Famiglia nel bosco anche in Toscana: bambini allontanati tra grida d’aiuto e criticità nella scuola parentale

A Caprese Michelangelo due bambini sono stati allontanati dai genitori per irregolarità nella scuola parentale e mancata collaborazione con i servizi sociali, suscitando dibattito sulla libertà educativa e il ruolo dello Stato nella tutela dei minori.

Famiglia nel bosco anche in Toscana: bambini allontanati tra grida d’aiuto e criticità nella scuola parentale

Il dibattito sulla libertà educativa dei genitori e sul ruolo dello Stato nella tutela dei minori si arricchisce di un nuovo caso, questa volta in Toscana, che richiama alla mente la vicenda della famiglia di Palmoli, in Abruzzo. Due bambini, di 4 e 8 anni, sono stati allontanati dai genitori a Caprese Michelangelo, in provincia di Arezzo, a seguito di un intervento congiunto di carabinieri, assistenti sociali e personale del Tribunale per i minorenni di Firenze.

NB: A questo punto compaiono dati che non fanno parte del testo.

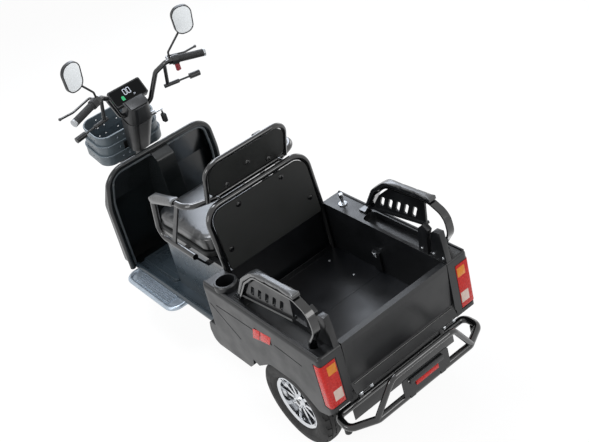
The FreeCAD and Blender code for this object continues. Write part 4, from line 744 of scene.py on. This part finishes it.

Il più piccolo è stato portato via in pigiama e senza scarpe, mentre le invocazioni d’aiuto echeggiavano tra gli alberi del bosco dove la famiglia viveva isolata, secondo quanto riportato da La Verità. La coppia, Harald, perito elettronico originario di Bolzano, e Nadia, di origine bielorussa, ha denunciato l’operazione come sproporzionata e ha raccontato di non avere più notizie dei figli da 47 giorni.

I due appartengono a un gruppo denominato “Uomo vivo, donna viva”, che rifiuta apertamente l’autorità esterna e promuove una vita il più possibile autonoma e lontana dalle istituzioni. La scelta di vivere in un casolare isolato e di ricorrere all’istruzione parentale per i propri figli si inserisce quindi in un contesto di convinzioni profonde, ma che ha sollevato problemi di regolarità e sicurezza secondo quanto segnalato nel decreto di allontanamento firmato dal Tribunale dei minori.

Tra le irregolarità indicate dagli organi giudiziari, spiccano la mancata iscrizione dei bambini a una procedura ufficiale di scuola parentale e la totale assenza di collaborazione con i servizi sociali, in particolare per quanto riguarda i controlli sanitari e le verifiche previste dalla legge. La situazione, quindi, non riguarda un rifiuto della scuola in sé, ma una non conformità alle norme che garantiscono la tutela dei minori, compreso il monitoraggio della loro salute e del loro percorso educativo.

La sindaca di Caprese Michelangelo, Marida Brogialdi, ha dichiarato che la vicenda era già nota agli uffici comunali e ha espresso rammarico per l’evolversi dei fatti. Ha sottolineato come la scuola parentale sia una pratica diffusa sul territorio, soprattutto tra famiglie straniere che vivono in casolari isolati, ma ha precisato che in tutti gli altri casi le procedure vengono regolarmente rispettate e i bambini sottoposti alle verifiche annuali.

Nel caso di Harald e Nadia, invece, le verifiche non erano mai state effettuate, giustificando l’intervento giudiziario. Il tema solleva questioni complesse e delicate: da un lato, il diritto dei genitori a educare i propri figli secondo convinzioni personali, dall’altro, la necessità di garantire la sicurezza e lo sviluppo dei minori secondo standard accettati. L’intervento documentato dalle videocamere della famiglia, con la squadra antisommossa dei carabinieri che entra nella proprietà, ha alimentato discussioni sulla proporzionalità delle misure adottate e sull’equilibrio tra libertà privata e responsabilità dello Stato.

La vicenda di Caprese Michelangelo, pur meno nota rispetto a quella di Palmoli, offre uno spaccato significativo di come certe comunità alternative possano entrare in conflitto con le norme vigenti. L’episodio evidenzia anche la difficoltà di conciliare uno stile di vita radicalmente autonomo con la tutela dei diritti dei minori, aprendo un dibattito che probabilmente continuerà ad alimentare polemiche e riflessioni sulla scuola parentale, la libertà educativa e il ruolo dello Stato nella protezione dei bambini. Il caso resta sotto osservazione, con interrogativi aperti sul futuro dei bambini e sul modo in cui la giustizia minorile italiana gestisce situazioni di questo tipo, sempre al confine tra scelta personale e obbligo di protezione.